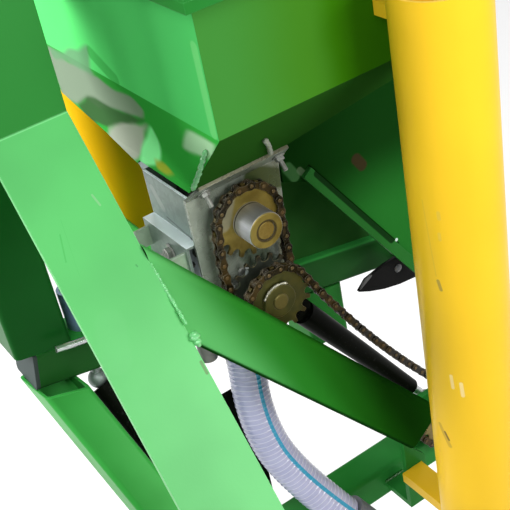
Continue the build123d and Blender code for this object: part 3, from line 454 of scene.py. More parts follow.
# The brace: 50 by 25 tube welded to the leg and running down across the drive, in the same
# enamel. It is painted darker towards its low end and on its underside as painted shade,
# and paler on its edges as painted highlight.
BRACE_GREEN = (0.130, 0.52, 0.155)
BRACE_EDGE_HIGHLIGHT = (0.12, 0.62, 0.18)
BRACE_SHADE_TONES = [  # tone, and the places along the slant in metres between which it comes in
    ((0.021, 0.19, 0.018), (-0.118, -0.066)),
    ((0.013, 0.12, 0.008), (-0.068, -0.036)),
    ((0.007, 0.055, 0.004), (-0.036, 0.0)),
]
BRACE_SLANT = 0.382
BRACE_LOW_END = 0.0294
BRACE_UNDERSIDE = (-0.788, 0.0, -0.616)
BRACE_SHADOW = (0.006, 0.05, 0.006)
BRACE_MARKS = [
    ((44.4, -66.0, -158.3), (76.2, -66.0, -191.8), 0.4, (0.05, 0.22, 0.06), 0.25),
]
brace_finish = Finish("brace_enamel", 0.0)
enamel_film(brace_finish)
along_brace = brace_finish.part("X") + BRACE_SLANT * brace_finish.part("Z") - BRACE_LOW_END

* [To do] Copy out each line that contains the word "part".

* [Written answer]
Continue the build123d and Blender code for this object: part 3, from line 454 of scene.py. More parts follow.
along_brace = brace_finish.part("X") + BRACE_SLANT * brace_finish.part("Z") - BRACE_LOW_END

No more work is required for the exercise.